TASK STATEMENT - Starting at the first line of the data below, write out each line exactly until you reach the line containing "underlap_foot = 10.0", and include that line too.

— Begin PROVIDED INFORMATION —

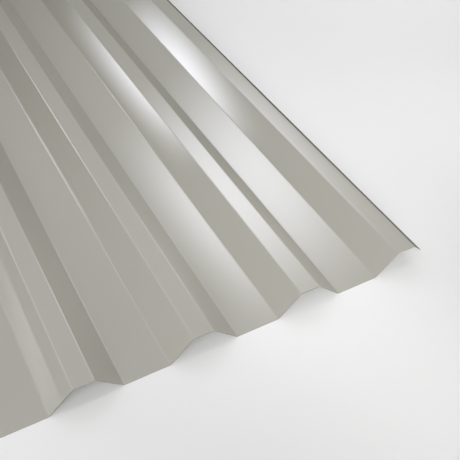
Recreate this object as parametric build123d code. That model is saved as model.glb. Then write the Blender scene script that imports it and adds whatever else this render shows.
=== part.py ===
"""Trapezoidal (box-profile) steel roofing sheet, rolled from one strip of coated steel.

X runs across the sheet, Y along it and Z up. The undersides of the pans lie on Z = 0,
and the origin is below the middle of the sheet.
"""
from build123d import *
from math import hypot
import os

# Driving dimensions, in millimetres
sheet_length = 2000.0      # stock length, between the two sheared ends
cover_width = 1000.0       # width that one laid sheet covers, first crown to last crown
pitches = 6                # rib spacings in the cover width
profile_depth = 34.0       # pan face to crown face, both on the weather side
crown_width = 30.0         # flat top of a rib, between its corners
pan_width = 66.0           # flat valley between two ribs, between its corners
steel_thickness = 0.7      # strip with its coatings
bend_radius = 3.0          # inside radius of every roll-formed bend
overlap_lip_drop = 13.6    # how far the right-hand side lap lip hangs below its crown
underlap_foot = 10.0       # flat foot at the bottom of the left-hand side lap leg

# Sizes that follow from them
pitch = cover_width / pitches
web_run = (pitch - crown_width - pan_width) / 2
web_slope = profile_depth / web_run
web_length = hypot(web_run, profile_depth)
pan_level = steel_thickness
crown_level = pan_level + profile_depth
lip_run = overlap_lip_drop / web_slope

# The sheet is centred on its whole width, which the two side laps make uneven about the crowns
left_reach = crown_width / 2 + web_run + underlap_foot
right_reach = crown_width / 2 + lip_run
first_crown = -(cover_width + right_reach - left_reach) / 2


def rib_corners(crown_centre):
    """Weather-side corners of one rib: up the left web, over the crown and down the right web."""
    half_crown = crown_width / 2
    half_rib = half_crown + web_run
    return [
        (crown_centre - half_rib, pan_level),
        (crown_centre - half_crown, crown_level),
        (crown_centre + half_crown, crown_level),
        (crown_centre + half_rib, pan_level),
    ]


def weather_side_corners():
    """Corners of the whole upper face, from the foot of the underlap to the end of the overlap lip."""
    foot_end = (first_crown - left_reach, pan_level)
    full_ribs = [
        corner
        for number in range(pitches)
        for corner in rib_corners(first_crown + number * pitch)
    ]
    last_crown = first_crown + cover_width
    lap_rib = rib_corners(last_crown)[:-1]
    lip_end = (last_crown + right_reach, crown_level - overlap_lip_drop)
    return [foot_end, *full_ribs, *lap_rib, lip_end]


def weather_side_radii(corners):
    """A bend is tight on its inside: crown corners are outside bends seen from above, pan corners inside ones."""
    outer_radius = bend_radius + steel_thickness
    return [outer_radius if z == crown_level else bend_radius for x, z in corners[1:-1]]


def profiled_sheet():
    """The strip's section, one thickness below its weather side, drawn out to the sheet's length."""
    corners = weather_side_corners()
    with BuildPart() as sheet:
        with BuildSketch(Plane.XZ):
            with BuildLine():
                FilletPolyline(*corners, radius=weather_side_radii(corners))
                offset(amount=steel_thickness, side=Side.RIGHT)
            make_face()
        extrude(amount=sheet_length / 2, both=True)
    return sheet.part


sheet = profiled_sheet()
os.makedirs("parts", exist_ok=True)
export_step(sheet, "parts/profiled_sheet.step")

size = sheet.bounding_box().size
print("sheet", round(size.X, 2), "x", round(size.Y, 2), "x", round(size.Z, 2), "mm")
print("web", round(web_length, 2), "mm long, run", round(web_run, 2), "mm")
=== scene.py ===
# %% [markdown]
# # A roll-formed roofing sheet, dressed for its picture
#
# The object is one strip of coated steel that a roll former has folded into seven ribs. Nothing is
# fixed to it, so the whole lesson is about one surface: getting its folds, its paint, its cut edges
# and the light on it right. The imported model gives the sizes, and this file gives the looks. All
# lengths are in metres, and every point is made at its real place, so nothing is moved afterwards.

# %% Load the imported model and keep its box
from math import cos, pi, radians, sin

import bpy
import numpy as np
from mathutils import Euler, Matrix, Vector


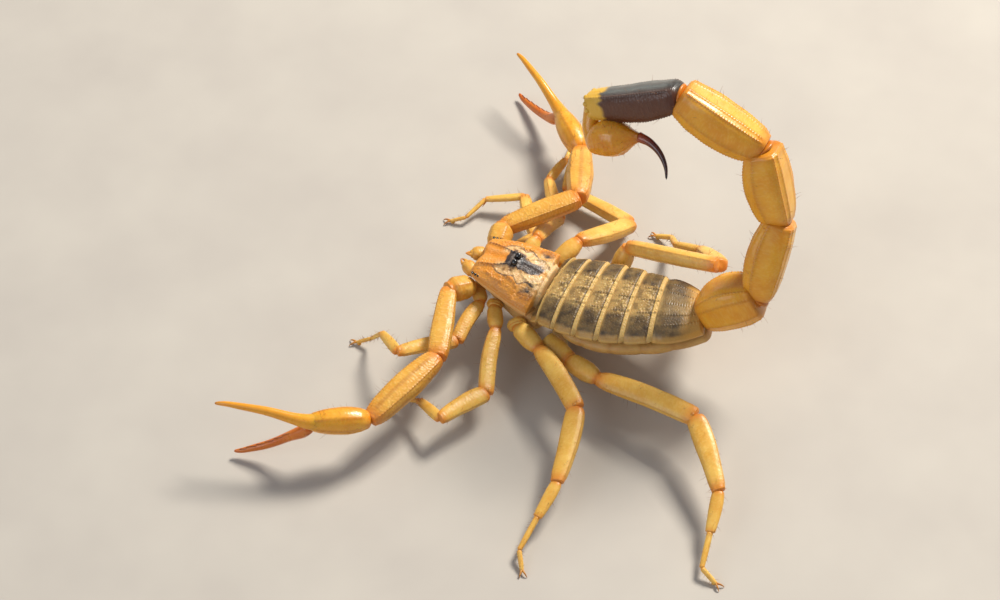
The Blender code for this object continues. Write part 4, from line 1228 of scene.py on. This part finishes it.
def shield_hills(x, y, u):
    """The shield's hills and furrows in mm, and how much of each place is a granular ridge."""
    e = EYE_Y
    ridge = np.zeros_like(x)
    out = 0.34 * bell(x, 0, 0.95) * bell(y, e, 1.25)
    for path, width, height in (
            (((e + 0.55, 0.98), *THROUGH_EYES, (FRONT_Y + 0.3, 1.75)), 0.22, 0.26),
            (((e + 1.1, 1.05), (e + 2.0, 1.65), (e + 3.0, 1.95), (-0.5, 1.35)), 0.19, 0.20),
            (((e - 0.4, 2.35), (e + 0.9, 2.65), (e + 1.5, 3.0)), 0.20, 0.20),
            (((e - 2.9, 2.55), (e - 1.2, 3.15), (e - 0.3, 3.25)), 0.20, 0.12)):
        line = crease(x, y, path, width)
        out = out + height * line * (0.75 + 0.25 * np.cos(tau * y / 0.36))
        ridge = np.maximum(ridge, line)
    out = out - 0.12 * bell(x, 0, 0.26) * step(e + 0.6, e + 1.2, y)
    out = out - 0.20 * bell(x, 0, 0.55) * (1 - step(e - 1.5, e - 0.7, y)) * step(FRONT_Y, FRONT_Y + 0.8, y)
    across = step(0.7, 1.3, np.abs(x)) * (1 - step(3.9, 4.6, np.abs(x)))
    out = out - 0.22 * bell(y - 0.10 * np.abs(x), e + 1.35, 0.38) * across
    for px, py, r, deep in ((2.5, e + 2.6, 0.75, 0.24), (3.6, e + 2.2, 0.7, 0.16),
                            (1.9, e - 1.2, 0.6, 0.14)):
        out = out - deep * both(x, px, r) * bell(y, py, 0.85)
    rim = bell(np.abs(u), 0.985, 0.010) + 0.8 * bell(y, -0.25, 0.14)
    return out + 0.09 * rim - 0.05 * bell(np.abs(u), 0.955, 0.012), ridge


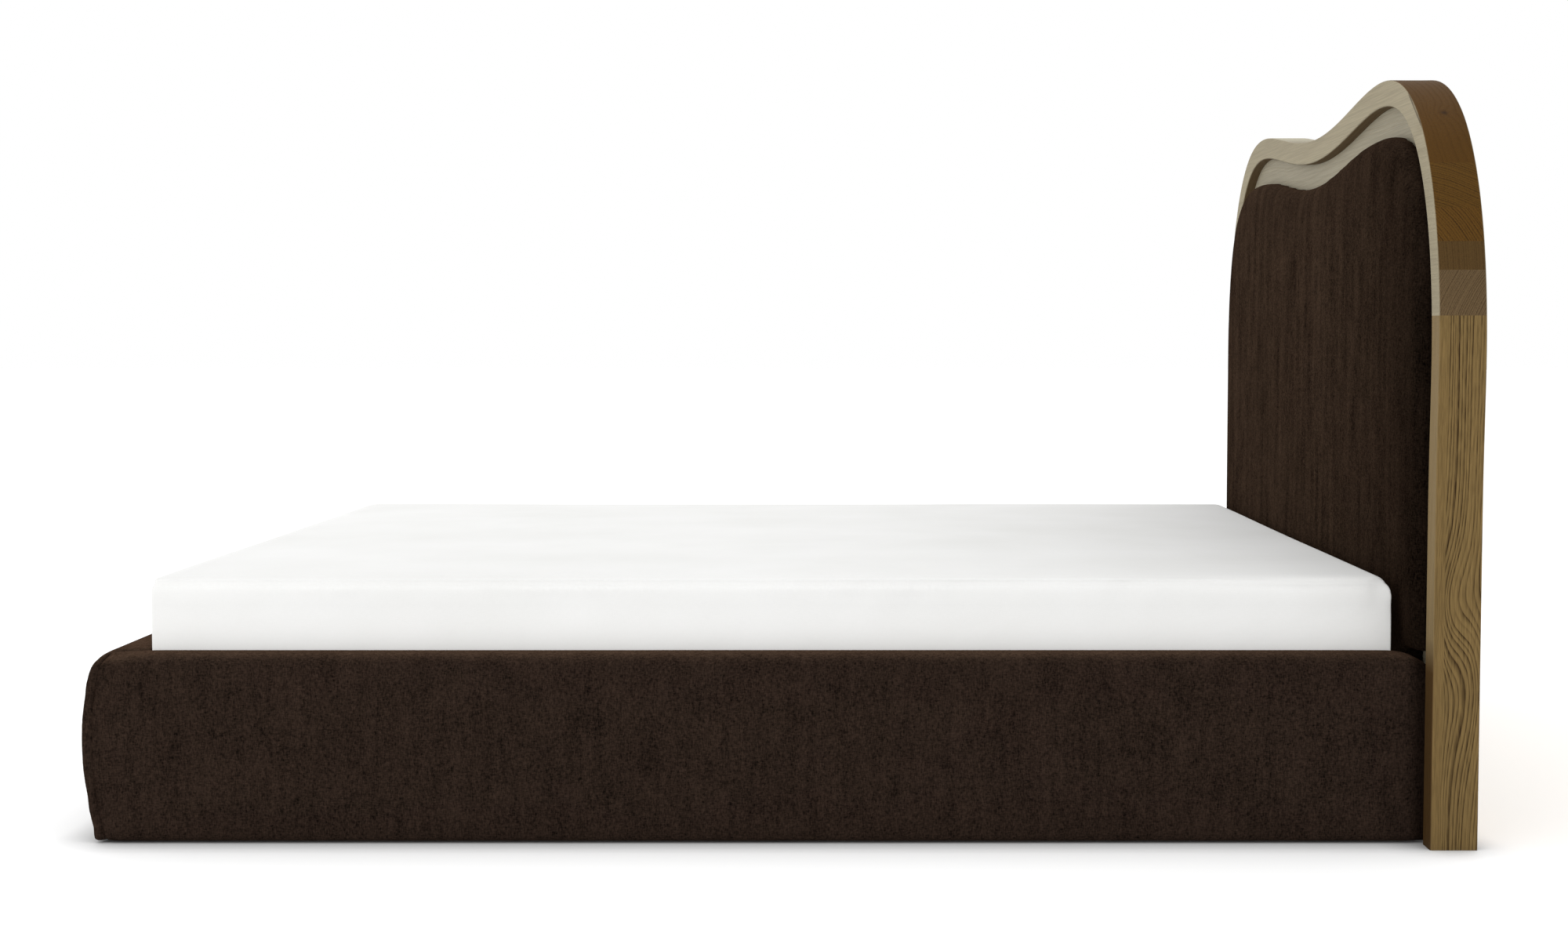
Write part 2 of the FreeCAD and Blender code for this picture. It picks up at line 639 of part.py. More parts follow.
doc.recompute()
os.makedirs("parts", exist_ok=True)
for item in doc.Objects:
    assert not {"Invalid", "Error"} & set(item.State), (item.Name, item.Label, item.State)
for name, item in nodes.items():
    shape = item.Shape
    assert not shape.isNull() and shape.isValid() and shape.Solids, name
    shape.exportStep(f"parts/{name}.step")
    print(f"{name}: {len(shape.Solids)} solids, {shape.Volume / 1e6:.3f} litres")
print(len(nodes), "nodes")
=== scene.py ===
"""Upholstered bed with an oak-framed headboard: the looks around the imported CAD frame."""
import math

import bpy
import numpy as np
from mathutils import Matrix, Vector, kdtree, noise


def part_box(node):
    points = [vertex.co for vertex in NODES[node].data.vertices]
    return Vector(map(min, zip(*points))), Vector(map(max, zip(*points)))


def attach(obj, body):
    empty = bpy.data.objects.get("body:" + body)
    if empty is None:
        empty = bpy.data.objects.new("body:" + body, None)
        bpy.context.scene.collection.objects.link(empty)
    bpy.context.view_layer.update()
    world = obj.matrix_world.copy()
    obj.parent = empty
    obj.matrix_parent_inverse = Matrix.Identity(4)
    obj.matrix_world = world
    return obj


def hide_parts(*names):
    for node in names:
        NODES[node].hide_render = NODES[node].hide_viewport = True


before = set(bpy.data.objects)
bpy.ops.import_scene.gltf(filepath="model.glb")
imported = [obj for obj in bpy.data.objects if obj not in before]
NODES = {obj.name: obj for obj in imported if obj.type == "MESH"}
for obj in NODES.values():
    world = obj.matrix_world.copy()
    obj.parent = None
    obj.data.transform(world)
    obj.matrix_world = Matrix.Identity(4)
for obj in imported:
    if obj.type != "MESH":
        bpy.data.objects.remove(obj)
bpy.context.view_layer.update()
SCENE = bpy.context.scene


# ---------------------------------------------------------------- materials

class Graph:
    """A small helper for building node materials."""

    def __init__(self, name):
        self.mat = bpy.data.materials.new(name)
        self.mat.use_nodes = True
        self.nt = self.mat.node_tree
        self.nt.nodes.clear()
        self.out = self.nt.nodes.new("ShaderNodeOutputMaterial")
        self.bsdf = self.nt.nodes.new("ShaderNodeBsdfPrincipled")
        self.link(self.bsdf.outputs[0], self.out.inputs["Surface"])
        self.coords = self.nt.nodes.new("ShaderNodeTexCoord").outputs["Object"]

    def link(self, a, b):
        self.nt.links.new(a, b)

    def put(self, socket, value):
        if isinstance(value, bpy.types.NodeSocket):
            self.link(value, socket)
        else:
            socket.default_value = value

    def math(self, op, a, b=0.0, c=None, clamp=False):
        n = self.nt.nodes.new("ShaderNodeMath")
        n.operation = op
        n.use_clamp = clamp
        self.put(n.inputs[0], a)
        self.put(n.inputs[1], b)
        if c is not None:
            self.put(n.inputs[2], c)
        return n.outputs[0]

    def mapping(self, vec, scale=(1, 1, 1), loc=(0, 0, 0), rot=(0, 0, 0)):
        n = self.nt.nodes.new("ShaderNodeMapping")
        self.link(vec, n.inputs["Vector"])
        n.inputs["Scale"].default_value = scale
        n.inputs["Location"].default_value = loc
        n.inputs["Rotation"].default_value = rot
        return n.outputs["Vector"]

    def noise(self, vec, scale, detail=4.0, rough=0.5, distort=0.0):
        n = self.nt.nodes.new("ShaderNodeTexNoise")
        self.link(vec, n.inputs["Vector"])
        n.inputs["Scale"].default_value = scale
        n.inputs["Detail"].default_value = detail
        n.inputs["Roughness"].default_value = rough
        n.inputs["Distortion"].default_value = distort
        return n.outputs["Fac"]

    def noise_1d(self, value, seed):
        n = self.nt.nodes.new("ShaderNodeTexNoise")
        n.noise_dimensions = "1D"
        self.link(self.math("ADD", value, seed * 7.1), n.inputs["W"])
        n.inputs["Scale"].default_value = 1.0
        n.inputs["Detail"].default_value = 1.0
        return n.outputs["Fac"]

    def distance(self, vec, point):
        n = self.nt.nodes.new("ShaderNodeVectorMath")
        n.operation = "DISTANCE"
        self.link(vec, n.inputs[0])
        n.inputs[1].default_value = point
        return n.outputs["Value"]

    def ramp(self, fac, stops):
        """stops are (position, value) with value a grey number or a colour."""
        n = self.nt.nodes.new("ShaderNodeValToRGB")
        self.link(fac, n.inputs["Fac"])
        ends = n.color_ramp.elements
        while len(ends) < len(stops):
            ends.new(0.5)
        for e, (at, value) in zip(ends, stops):
            e.position = at
            v = value if hasattr(value, "__len__") else (value, value, value)
            e.color = (*v, 1.0)
        return n.outputs["Color"]

    def mix(self, fac, a, b, blend="MIX"):
        n = self.nt.nodes.new("ShaderNodeMix")
        n.data_type = "RGBA"
        n.blend_type = blend
        self.put(n.inputs["Factor"], fac)
        a_in = [s for s in n.inputs if s.name == "A" and s.type == "RGBA"][0]
        b_in = [s for s in n.inputs if s.name == "B" and s.type == "RGBA"][0]
        self.put(a_in, a if isinstance(a, bpy.types.NodeSocket) else (*a, 1.0))
        self.put(b_in, b if isinstance(b, bpy.types.NodeSocket) else (*b, 1.0))
        return [s for s in n.outputs if s.type == "RGBA"][0]

    def bump(self, height, strength, distance):
        n = self.nt.nodes.new("ShaderNodeBump")
        self.link(height, n.inputs["Height"])
        n.inputs["Strength"].default_value = strength
        n.inputs["Distance"].default_value = distance
        self.link(n.outputs["Normal"], self.bsdf.inputs["Normal"])

    def split(self, vec):
        n = self.nt.nodes.new("ShaderNodeSeparateXYZ")
        self.link(vec, n.inputs[0])
        return n.outputs

    def normal(self):
        return self.nt.nodes.new("ShaderNodeNewGeometry").outputs["Normal"]

    def fixed(self, **values):
        for k, v in values.items():
            self.bsdf.inputs[k.replace("_", " ")].default_value = v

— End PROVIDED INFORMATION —

WRITTEN REPLY -
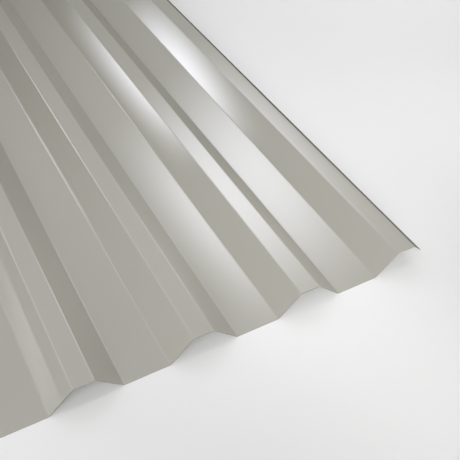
Recreate this object as parametric build123d code. That model is saved as model.glb. Then write the Blender scene script that imports it and adds whatever else this render shows.
=== part.py ===
"""Trapezoidal (box-profile) steel roofing sheet, rolled from one strip of coated steel.

X runs across the sheet, Y along it and Z up. The undersides of the pans lie on Z = 0,
and the origin is below the middle of the sheet.
"""
from build123d import *
from math import hypot
import os

# Driving dimensions, in millimetres
sheet_length = 2000.0      # stock length, between the two sheared ends
cover_width = 1000.0       # width that one laid sheet covers, first crown to last crown
pitches = 6                # rib spacings in the cover width
profile_depth = 34.0       # pan face to crown face, both on the weather side
crown_width = 30.0         # flat top of a rib, between its corners
pan_width = 66.0           # flat valley between two ribs, between its corners
steel_thickness = 0.7      # strip with its coatings
bend_radius = 3.0          # inside radius of every roll-formed bend
overlap_lip_drop = 13.6    # how far the right-hand side lap lip hangs below its crown
underlap_foot = 10.0       # flat foot at the bottom of the left-hand side lap leg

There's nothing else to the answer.